SUPPLIED DATA
>>>>
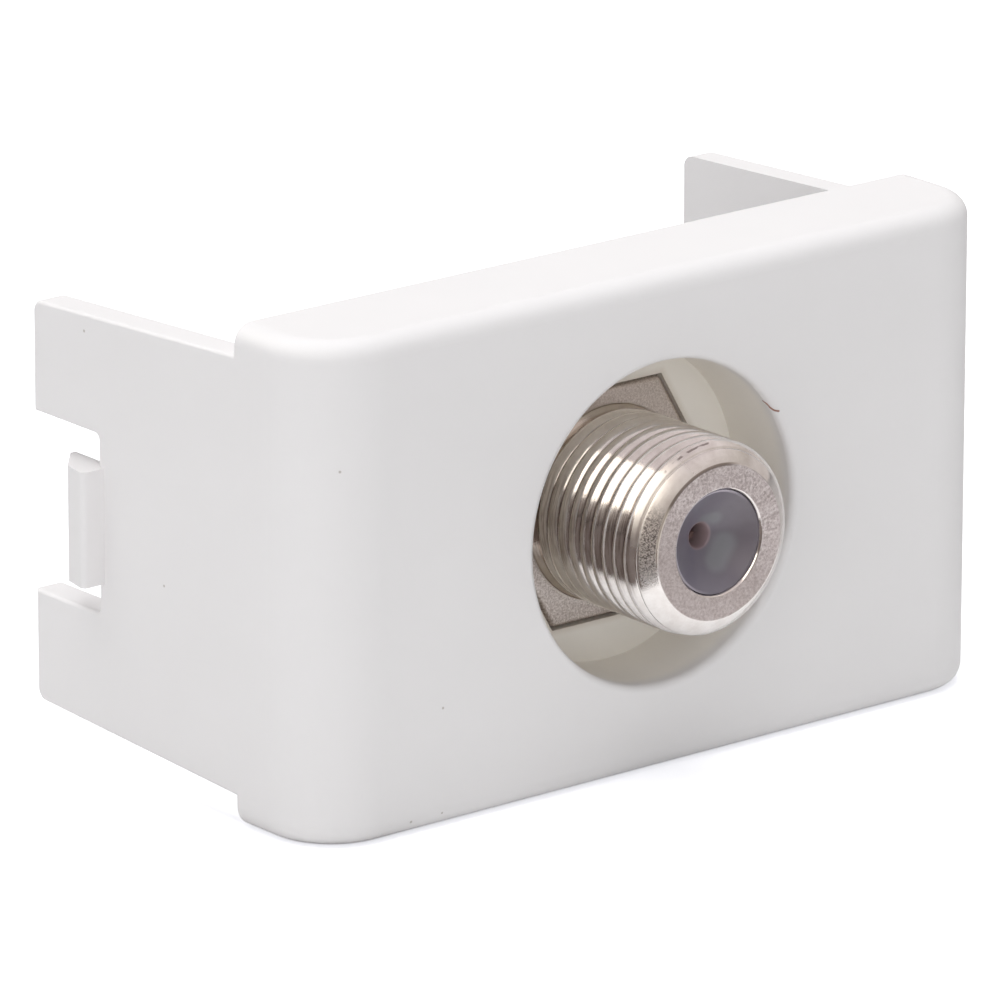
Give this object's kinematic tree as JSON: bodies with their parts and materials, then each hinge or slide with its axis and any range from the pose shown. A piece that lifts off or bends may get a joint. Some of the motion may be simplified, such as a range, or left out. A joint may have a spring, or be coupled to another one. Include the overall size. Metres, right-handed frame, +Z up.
{
  "type": "tv antenna socket module",
  "caption": "Snap-in wall plate module: white rounded box with side arms and hooks, holding a double-ended screw-on coaxial coupler in a round recess.",
  "frame": {"origin": "where the coupler's axis crosses the plane of the white front face, in the middle of the front", "axes": "+X to the right seen from the front, -Y out of the front port towards the room, +Y into the wall, +Z up"},
  "size_m": [0.044, 0.0255, 0.0244],
  "materials": {
    "white_plastic": "satin",
    "nickel": "satin",
    "insulator_plastic": "satin",
    "contact_brass": "satin"
  },
  "bodies": {
    "root": {"housing": "white_plastic", "coupler_body": "nickel", "front_insulator": "insulator_plastic", "rear_insulator": "insulator_plastic", "centre_contact": "contact_brass", "lock_washer": "nickel", "hex_nut": "nickel"}
  },
  "joints": []
}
<<<<
WORK TO BE COMPLETED
Copy out the material word for word and line for line.

OUTPUT BELOW
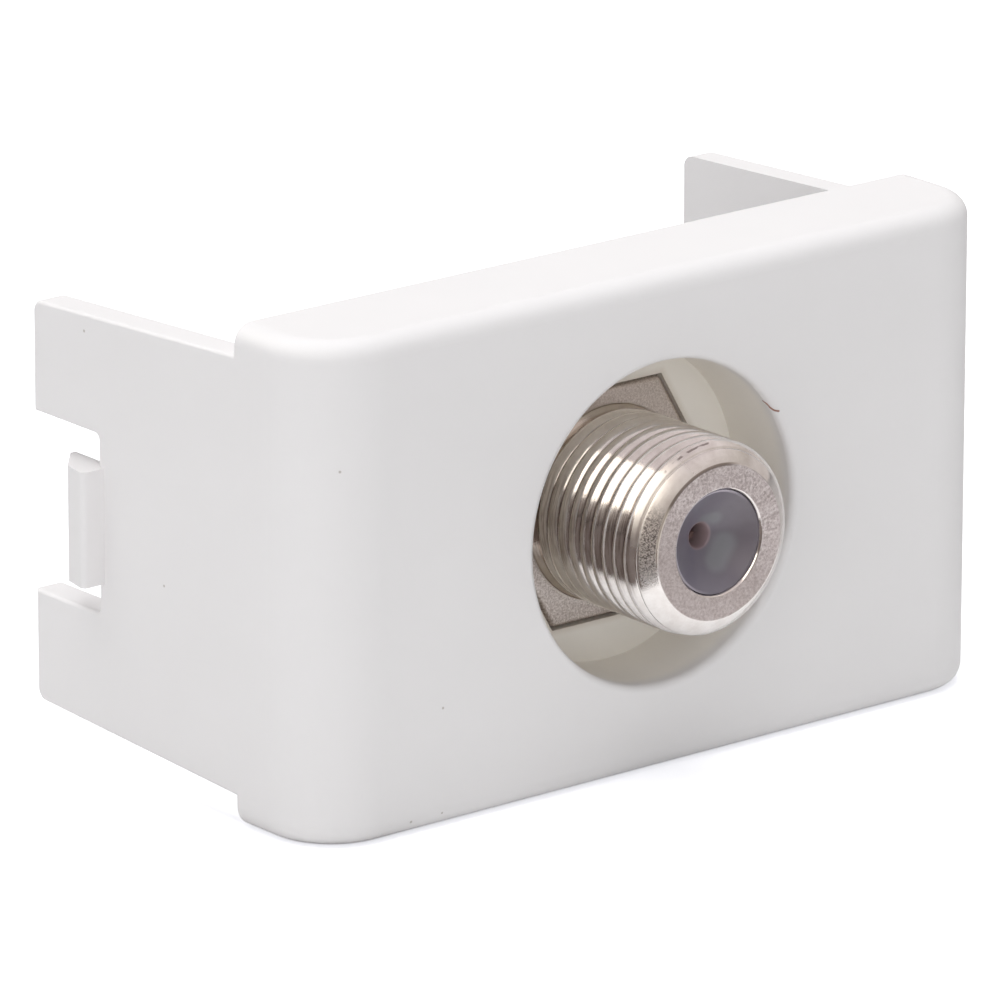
Give this object's kinematic tree as JSON: bodies with their parts and materials, then each hinge or slide with its axis and any range from the pose shown. A piece that lifts off or bends may get a joint. Some of the motion may be simplified, such as a range, or left out. A joint may have a spring, or be coupled to another one. Include the overall size. Metres, right-handed frame, +Z up.
{
  "type": "tv antenna socket module",
  "caption": "Snap-in wall plate module: white rounded box with side arms and hooks, holding a double-ended screw-on coaxial coupler in a round recess.",
  "frame": {"origin": "where the coupler's axis crosses the plane of the white front face, in the middle of the front", "axes": "+X to the right seen from the front, -Y out of the front port towards the room, +Y into the wall, +Z up"},
  "size_m": [0.044, 0.0255, 0.0244],
  "materials": {
    "white_plastic": "satin",
    "nickel": "satin",
    "insulator_plastic": "satin",
    "contact_brass": "satin"
  },
  "bodies": {
    "root": {"housing": "white_plastic", "coupler_body": "nickel", "front_insulator": "insulator_plastic", "rear_insulator": "insulator_plastic", "centre_contact": "contact_brass", "lock_washer": "nickel", "hex_nut": "nickel"}
  },
  "joints": []
}